From each cell, you can either move to four directions: left, right, up or down. You may NOT move diagonally or move outside of the boundary (i.e. wrap-around is not allowed).

Example 1:

Input: nums =
[
[9,9,4],
[6,6,8],
[2,1,1]
]
Output: 4
Explanation: The longest increasing path is [1, 2, 6, 9].
Example 2:

Input: nums =
[
[3,4,5],
[3,2,6],
[2,2,1]
]
Output: 4
Explanation: The longest increasing path is [3, 4, 5, 6]. Moving diagonally is not allowed.

方法1: dynamic programming + dfs

思路：

如果我们每次都从每一个位置发起dfs，会需要重复计算很多路径。比如1, 2, 3, 4, 5， 在每一个位置都重新发起一次。因此我们可以用dp来记录每一个位置上结束的最长LIS多长，接下来如果四周有一个位置比当前位置大，LIS 可以被继续累加1。也就是说dp起到了memoize 的作用。

Complexity

Time complexity : O(mn). The the topological sort is O(V+E) = O(mn).
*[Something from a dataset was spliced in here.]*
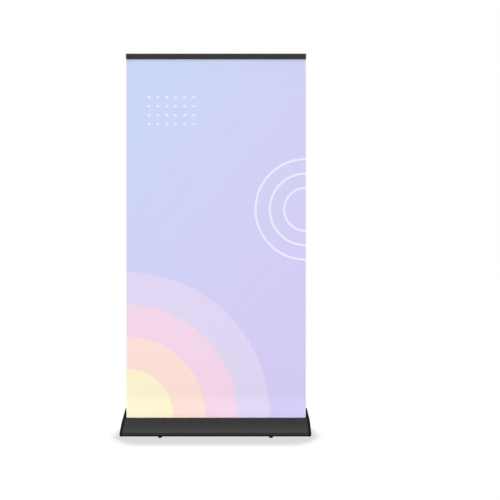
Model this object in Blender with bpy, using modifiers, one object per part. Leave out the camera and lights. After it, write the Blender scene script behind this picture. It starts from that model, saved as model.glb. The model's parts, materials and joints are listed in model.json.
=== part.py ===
"""Roll-up banner stand for a graphic 1.00 m wide and 2.00 m tall.

Metres, +Z up, the front towards -Y and the floor at Z = 0. Sections of the base and of the top rail are drawn
in (depth, height): depth is 0 in the graphic's plane and grows towards the back.
"""

import math

import bmesh
import bpy
from mathutils import Vector

# Driving dimensions
BANNER_Y = -0.0235  # where the graphic's plane stands
GAP = 0.0003  # between pieces that touch

FILM_WIDTH = 1.000
FILM_THICK = 0.0004
FILM_BOTTOM = 0.050
FILM_TOP = 2.100

BODY_LENGTH = 1.0025
BODY_WALL = 0.0018
BODY_BOTTOM = 0.012
SLOT_HALF = 0.0036
FRONT_LIP = 0.0895
REAR_LIP = 0.1055
BOSS_RADIUS = 0.0042
BORE_RADIUS = 0.0022
BOSSES = ((-0.042, 0.0176), (0.096, 0.0176), (0.0889, 0.0902), (0.013, 0.1002))

CAP_MARGIN = 0.0008  # how far an end cap stands proud of the body
CAP_THICK = 0.020
CAP_LEAN = 0.225  # how fast an end cap thins above CAP_LEAN_FROM
CAP_LEAN_FROM = 0.078
CAP_SWELL = 0.0045  # how much thicker an end cap is at its back
CAP_CENTRE = (0.022, 0.058)

ROLLER_DEPTH = 0.021
ROLLER_HEIGHT = 0.048
ROLLER_RADIUS = 0.019
ROLLER_WALL = 0.001
REAR_PAD_DEPTH = 0.050
ROLLER_LENGTH = 0.995
WOUND_RADIUS = 0.0205
ARBOR_RADIUS = 0.004

RAIL_LENGTH = 1.0000
RAIL_CAP = 0.0009
RAIL_HINGE = (-0.002, 2.1109)  # depth and height of the jaw's hinge bead
RAIL_DROP = 0.0231  # from the bead's centre to the rail's lower edge
RAIL_RISE = 0.0046  # from the bead's centre to the rail's upper edge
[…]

Here, V is the total number of vertices and EE is the total number of edges. In our problem, O(V)=O(mn), O(E) = O(4V) = O(mn)
Space complexity : O(mn). We need to store the out degrees and each level of leaves.

class Solution {
public:
    vector<vector<int>> dirs = {{0, -1}, {-1, 0}, {0, 1}, {1, 0}};
    int longestIncreasingPath(vector<vector<int>>& matrix) {
        if (matrix.empty() || matrix[0].empty()) return 0;
        int res = 1, m = matrix.size(), n = matrix[0].size();
        vector<vector<int>> dp(m, vector<int>(n, 0));
        for (int i = 0; i < m; ++i) {
            for (int j = 0; j < n; ++j) {
                res = max(res, dfs(matrix, dp, i, j));
            }
        }
        return res;
    }
    int dfs(vector<vector<int>> &matrix, vector<vector<int>> &dp, int i, int j) {
        if (dp[i][j]) return dp[i][j];
        int mx = 1, m = matrix.size(), n = matrix[0].size();
        for (auto a : dirs) {
            int x = i + a[0], y = j + a[1];
            if (x < 0 || x >= m || y < 0 || y >= n || matrix[x][y] <= matrix[i][j]) continue;
            int len = 1 + dfs(matrix, dp, x, y);
            mx = max(mx, len);
        }
        dp[i][j] = mx;
        return mx;
    }
};